↓

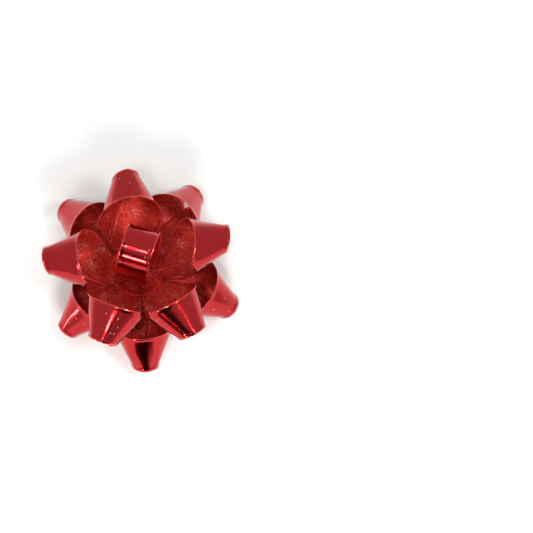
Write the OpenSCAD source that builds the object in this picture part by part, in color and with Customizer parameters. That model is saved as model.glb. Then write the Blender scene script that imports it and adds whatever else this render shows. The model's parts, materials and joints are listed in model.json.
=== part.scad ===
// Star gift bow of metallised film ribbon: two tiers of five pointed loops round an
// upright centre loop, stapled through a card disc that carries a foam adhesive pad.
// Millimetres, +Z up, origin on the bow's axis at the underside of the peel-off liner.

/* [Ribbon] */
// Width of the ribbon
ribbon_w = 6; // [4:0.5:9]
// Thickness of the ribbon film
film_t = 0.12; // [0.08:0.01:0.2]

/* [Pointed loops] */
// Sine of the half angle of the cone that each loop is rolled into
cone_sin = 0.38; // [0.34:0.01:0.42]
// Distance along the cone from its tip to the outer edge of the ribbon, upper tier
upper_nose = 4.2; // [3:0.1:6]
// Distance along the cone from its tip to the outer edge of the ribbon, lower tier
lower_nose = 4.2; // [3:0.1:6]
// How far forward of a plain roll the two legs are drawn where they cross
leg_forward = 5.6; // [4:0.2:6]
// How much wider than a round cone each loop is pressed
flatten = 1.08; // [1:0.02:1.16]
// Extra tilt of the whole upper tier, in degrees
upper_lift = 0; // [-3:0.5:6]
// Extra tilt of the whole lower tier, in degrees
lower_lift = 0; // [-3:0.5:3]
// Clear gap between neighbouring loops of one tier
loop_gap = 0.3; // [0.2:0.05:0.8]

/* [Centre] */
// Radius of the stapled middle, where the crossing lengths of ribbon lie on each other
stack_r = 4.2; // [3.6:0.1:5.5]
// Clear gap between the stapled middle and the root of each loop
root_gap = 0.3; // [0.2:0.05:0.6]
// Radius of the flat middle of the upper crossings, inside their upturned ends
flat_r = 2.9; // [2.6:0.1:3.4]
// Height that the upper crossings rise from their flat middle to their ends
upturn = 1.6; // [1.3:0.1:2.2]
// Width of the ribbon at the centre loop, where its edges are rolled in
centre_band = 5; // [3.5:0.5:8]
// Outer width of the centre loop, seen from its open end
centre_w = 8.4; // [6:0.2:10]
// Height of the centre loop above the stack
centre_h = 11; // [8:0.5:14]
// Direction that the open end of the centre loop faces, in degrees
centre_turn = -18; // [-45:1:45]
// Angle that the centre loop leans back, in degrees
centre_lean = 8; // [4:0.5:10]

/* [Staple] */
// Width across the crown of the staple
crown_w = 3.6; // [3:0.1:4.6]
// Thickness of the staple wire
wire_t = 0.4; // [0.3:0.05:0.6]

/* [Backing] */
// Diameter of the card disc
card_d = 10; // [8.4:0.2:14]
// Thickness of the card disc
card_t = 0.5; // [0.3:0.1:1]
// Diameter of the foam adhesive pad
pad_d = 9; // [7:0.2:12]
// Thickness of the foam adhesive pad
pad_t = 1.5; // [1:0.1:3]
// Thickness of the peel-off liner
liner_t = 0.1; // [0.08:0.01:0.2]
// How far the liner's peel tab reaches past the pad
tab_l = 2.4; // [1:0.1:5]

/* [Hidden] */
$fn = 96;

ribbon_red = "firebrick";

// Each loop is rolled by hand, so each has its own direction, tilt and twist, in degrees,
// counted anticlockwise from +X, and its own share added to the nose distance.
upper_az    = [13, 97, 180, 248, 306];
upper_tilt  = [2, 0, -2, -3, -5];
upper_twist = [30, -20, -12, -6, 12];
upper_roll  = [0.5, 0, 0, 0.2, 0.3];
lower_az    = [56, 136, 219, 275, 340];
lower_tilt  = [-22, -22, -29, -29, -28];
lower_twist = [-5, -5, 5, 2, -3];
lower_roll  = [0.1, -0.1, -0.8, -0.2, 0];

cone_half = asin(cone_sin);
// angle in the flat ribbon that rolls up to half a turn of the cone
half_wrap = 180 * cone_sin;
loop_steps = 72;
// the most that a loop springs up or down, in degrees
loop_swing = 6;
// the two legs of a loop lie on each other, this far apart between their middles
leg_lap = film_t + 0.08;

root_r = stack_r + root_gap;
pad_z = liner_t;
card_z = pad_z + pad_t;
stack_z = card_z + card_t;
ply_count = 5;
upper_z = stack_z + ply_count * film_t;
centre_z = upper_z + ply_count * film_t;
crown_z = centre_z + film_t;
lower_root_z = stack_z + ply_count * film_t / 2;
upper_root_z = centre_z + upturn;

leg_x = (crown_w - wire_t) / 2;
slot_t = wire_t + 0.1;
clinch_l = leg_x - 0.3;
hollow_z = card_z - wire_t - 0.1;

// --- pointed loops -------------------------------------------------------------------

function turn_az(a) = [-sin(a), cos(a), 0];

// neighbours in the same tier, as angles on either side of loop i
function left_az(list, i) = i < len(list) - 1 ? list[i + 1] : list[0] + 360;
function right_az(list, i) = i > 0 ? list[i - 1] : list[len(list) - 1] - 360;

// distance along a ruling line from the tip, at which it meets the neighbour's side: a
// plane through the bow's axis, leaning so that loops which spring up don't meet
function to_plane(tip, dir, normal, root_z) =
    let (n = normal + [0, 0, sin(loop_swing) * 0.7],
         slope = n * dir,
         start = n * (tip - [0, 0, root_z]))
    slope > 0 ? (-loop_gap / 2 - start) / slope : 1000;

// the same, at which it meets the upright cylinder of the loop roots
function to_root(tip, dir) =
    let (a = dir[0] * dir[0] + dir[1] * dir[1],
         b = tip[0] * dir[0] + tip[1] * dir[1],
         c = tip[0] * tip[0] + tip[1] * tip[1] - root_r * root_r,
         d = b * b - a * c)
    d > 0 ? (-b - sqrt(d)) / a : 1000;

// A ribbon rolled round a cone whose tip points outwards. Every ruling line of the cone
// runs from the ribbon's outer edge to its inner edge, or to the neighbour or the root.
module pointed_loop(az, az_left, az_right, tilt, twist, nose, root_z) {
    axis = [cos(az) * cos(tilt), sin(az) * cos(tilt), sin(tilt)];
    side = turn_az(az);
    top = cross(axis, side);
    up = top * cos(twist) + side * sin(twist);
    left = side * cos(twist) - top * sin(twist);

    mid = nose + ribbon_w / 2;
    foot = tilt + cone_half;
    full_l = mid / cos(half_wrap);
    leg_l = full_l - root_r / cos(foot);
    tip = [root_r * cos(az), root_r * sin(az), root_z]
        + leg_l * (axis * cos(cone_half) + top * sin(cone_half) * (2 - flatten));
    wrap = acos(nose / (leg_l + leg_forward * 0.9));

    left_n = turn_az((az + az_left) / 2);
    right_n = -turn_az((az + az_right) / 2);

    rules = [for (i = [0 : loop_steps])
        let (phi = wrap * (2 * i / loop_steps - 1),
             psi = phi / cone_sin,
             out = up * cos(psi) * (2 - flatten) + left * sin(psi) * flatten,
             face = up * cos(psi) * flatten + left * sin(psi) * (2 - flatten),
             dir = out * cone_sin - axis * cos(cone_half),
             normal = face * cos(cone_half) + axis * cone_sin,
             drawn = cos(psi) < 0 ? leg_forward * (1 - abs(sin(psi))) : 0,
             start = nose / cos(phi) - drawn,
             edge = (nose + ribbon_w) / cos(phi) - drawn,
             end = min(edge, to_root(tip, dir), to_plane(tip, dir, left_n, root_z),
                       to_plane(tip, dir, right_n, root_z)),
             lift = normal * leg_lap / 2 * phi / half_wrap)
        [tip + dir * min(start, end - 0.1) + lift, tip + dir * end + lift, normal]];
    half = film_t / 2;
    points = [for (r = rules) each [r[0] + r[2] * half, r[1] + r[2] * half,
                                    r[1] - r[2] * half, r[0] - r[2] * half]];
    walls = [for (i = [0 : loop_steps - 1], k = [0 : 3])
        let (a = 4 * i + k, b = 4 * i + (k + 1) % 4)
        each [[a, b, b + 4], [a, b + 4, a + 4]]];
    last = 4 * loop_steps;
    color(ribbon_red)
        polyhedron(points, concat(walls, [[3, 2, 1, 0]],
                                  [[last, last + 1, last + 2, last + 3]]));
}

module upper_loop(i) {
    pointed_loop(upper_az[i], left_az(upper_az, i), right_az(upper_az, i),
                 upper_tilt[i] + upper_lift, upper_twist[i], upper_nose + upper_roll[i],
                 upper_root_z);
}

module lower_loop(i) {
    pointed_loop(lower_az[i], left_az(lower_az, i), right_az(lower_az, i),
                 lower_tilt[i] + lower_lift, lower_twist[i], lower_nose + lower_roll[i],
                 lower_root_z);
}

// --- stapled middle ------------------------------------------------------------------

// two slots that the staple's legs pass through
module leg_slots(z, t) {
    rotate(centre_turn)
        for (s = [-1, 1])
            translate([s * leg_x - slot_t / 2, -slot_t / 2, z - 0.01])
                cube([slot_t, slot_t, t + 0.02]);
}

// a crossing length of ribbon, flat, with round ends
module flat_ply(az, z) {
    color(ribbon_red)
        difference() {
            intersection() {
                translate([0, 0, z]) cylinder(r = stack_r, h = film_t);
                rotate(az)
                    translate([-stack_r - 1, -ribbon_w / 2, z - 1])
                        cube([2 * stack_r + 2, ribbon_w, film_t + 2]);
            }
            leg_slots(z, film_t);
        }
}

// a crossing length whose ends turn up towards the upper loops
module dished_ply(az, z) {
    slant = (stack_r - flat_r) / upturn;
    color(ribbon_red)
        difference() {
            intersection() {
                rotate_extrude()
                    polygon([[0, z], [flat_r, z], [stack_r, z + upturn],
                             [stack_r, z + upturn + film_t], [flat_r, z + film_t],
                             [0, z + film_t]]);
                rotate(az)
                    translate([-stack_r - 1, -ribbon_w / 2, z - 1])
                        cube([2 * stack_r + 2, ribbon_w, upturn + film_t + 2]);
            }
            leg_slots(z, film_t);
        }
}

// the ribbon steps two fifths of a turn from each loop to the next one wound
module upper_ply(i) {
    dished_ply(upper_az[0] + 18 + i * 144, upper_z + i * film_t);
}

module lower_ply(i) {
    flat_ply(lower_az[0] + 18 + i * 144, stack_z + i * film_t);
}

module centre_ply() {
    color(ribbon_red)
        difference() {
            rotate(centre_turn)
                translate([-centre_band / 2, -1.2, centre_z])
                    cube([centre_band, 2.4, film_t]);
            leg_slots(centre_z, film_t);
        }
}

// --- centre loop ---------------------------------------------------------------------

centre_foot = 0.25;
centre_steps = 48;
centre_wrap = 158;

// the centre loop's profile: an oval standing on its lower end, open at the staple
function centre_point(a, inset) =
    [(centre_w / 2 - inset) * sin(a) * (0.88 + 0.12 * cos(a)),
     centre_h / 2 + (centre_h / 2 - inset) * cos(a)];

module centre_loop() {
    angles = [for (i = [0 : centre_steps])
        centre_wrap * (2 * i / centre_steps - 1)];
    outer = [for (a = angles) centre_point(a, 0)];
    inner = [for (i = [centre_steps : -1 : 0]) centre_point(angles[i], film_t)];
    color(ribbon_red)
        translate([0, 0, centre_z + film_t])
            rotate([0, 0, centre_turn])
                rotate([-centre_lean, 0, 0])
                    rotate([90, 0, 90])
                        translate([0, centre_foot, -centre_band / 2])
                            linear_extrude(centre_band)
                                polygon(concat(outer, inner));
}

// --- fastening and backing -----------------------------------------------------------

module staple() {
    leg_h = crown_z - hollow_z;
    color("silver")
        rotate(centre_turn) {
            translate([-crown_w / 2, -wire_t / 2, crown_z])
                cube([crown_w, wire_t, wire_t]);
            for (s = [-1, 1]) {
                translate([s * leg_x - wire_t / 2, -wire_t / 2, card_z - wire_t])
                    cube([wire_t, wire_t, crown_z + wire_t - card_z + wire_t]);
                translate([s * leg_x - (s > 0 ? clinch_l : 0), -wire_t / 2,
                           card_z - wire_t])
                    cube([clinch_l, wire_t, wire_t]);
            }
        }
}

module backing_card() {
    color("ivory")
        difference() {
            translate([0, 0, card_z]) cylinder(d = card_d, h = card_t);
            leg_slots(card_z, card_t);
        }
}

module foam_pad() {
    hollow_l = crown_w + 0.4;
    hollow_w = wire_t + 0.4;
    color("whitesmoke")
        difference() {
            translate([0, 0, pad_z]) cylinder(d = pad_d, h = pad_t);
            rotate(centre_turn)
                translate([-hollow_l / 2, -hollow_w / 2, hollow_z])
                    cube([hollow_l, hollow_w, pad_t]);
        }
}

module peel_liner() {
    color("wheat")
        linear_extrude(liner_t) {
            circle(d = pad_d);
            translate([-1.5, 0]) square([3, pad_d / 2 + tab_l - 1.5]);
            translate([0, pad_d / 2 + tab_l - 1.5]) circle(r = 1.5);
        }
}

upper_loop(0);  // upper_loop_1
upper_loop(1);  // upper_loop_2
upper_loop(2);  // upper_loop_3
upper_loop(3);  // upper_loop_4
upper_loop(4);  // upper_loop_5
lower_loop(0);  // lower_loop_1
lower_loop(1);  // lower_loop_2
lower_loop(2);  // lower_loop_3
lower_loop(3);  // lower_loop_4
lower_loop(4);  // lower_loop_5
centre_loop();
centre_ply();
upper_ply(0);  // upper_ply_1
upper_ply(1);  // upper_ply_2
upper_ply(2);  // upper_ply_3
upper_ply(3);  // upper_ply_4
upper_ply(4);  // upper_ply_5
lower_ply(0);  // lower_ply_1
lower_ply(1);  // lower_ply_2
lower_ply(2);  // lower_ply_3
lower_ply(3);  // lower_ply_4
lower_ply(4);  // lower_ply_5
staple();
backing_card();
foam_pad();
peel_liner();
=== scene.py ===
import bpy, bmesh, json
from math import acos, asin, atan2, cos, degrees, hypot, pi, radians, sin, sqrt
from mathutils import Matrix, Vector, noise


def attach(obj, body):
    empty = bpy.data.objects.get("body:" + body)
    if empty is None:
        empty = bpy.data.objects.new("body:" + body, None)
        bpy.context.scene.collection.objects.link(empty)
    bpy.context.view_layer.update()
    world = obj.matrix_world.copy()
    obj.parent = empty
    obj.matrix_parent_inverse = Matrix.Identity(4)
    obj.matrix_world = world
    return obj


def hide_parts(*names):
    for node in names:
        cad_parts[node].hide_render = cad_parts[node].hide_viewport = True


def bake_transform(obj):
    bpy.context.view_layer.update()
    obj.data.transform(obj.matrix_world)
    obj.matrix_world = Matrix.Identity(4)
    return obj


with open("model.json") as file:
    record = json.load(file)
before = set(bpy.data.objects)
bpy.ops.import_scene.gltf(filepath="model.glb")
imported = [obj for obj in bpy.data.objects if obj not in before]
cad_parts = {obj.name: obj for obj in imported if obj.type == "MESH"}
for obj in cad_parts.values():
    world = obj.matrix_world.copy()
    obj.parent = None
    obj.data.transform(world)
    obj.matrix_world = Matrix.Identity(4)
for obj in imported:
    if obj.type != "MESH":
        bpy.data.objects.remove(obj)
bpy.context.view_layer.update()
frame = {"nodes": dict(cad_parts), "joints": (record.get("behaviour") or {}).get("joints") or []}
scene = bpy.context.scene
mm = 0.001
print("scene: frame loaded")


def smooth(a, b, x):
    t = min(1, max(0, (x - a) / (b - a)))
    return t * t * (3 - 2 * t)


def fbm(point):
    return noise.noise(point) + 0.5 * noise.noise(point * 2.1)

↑

• _What is asked_
In the listing above, locate the line containing "circle(d = pad_d);" and the line containing "for node in". Transcribe those two lines and everything between them, exactly as written.

• _Result of the task_
            circle(d = pad_d);
            translate([-1.5, 0]) square([3, pad_d / 2 + tab_l - 1.5]);
            translate([0, pad_d / 2 + tab_l - 1.5]) circle(r = 1.5);
        }
}

upper_loop(0);  // upper_loop_1
upper_loop(1);  // upper_loop_2
upper_loop(2);  // upper_loop_3
upper_loop(3);  // upper_loop_4
upper_loop(4);  // upper_loop_5
lower_loop(0);  // lower_loop_1
lower_loop(1);  // lower_loop_2
lower_loop(2);  // lower_loop_3
lower_loop(3);  // lower_loop_4
lower_loop(4);  // lower_loop_5
centre_loop();
centre_ply();
upper_ply(0);  // upper_ply_1
upper_ply(1);  // upper_ply_2
upper_ply(2);  // upper_ply_3
upper_ply(3);  // upper_ply_4
upper_ply(4);  // upper_ply_5
lower_ply(0);  // lower_ply_1
lower_ply(1);  // lower_ply_2
lower_ply(2);  // lower_ply_3
lower_ply(3);  // lower_ply_4
lower_ply(4);  // lower_ply_5
staple();
backing_card();
foam_pad();
peel_liner();
=== scene.py ===
import bpy, bmesh, json
from math import acos, asin, atan2, cos, degrees, hypot, pi, radians, sin, sqrt
from mathutils import Matrix, Vector, noise


def attach(obj, body):
    empty = bpy.data.objects.get("body:" + body)
    if empty is None:
        empty = bpy.data.objects.new("body:" + body, None)
        bpy.context.scene.collection.objects.link(empty)
    bpy.context.view_layer.update()
    world = obj.matrix_world.copy()
    obj.parent = empty
    obj.matrix_parent_inverse = Matrix.Identity(4)
    obj.matrix_world = world
    return obj


def hide_parts(*names):
    for node in names:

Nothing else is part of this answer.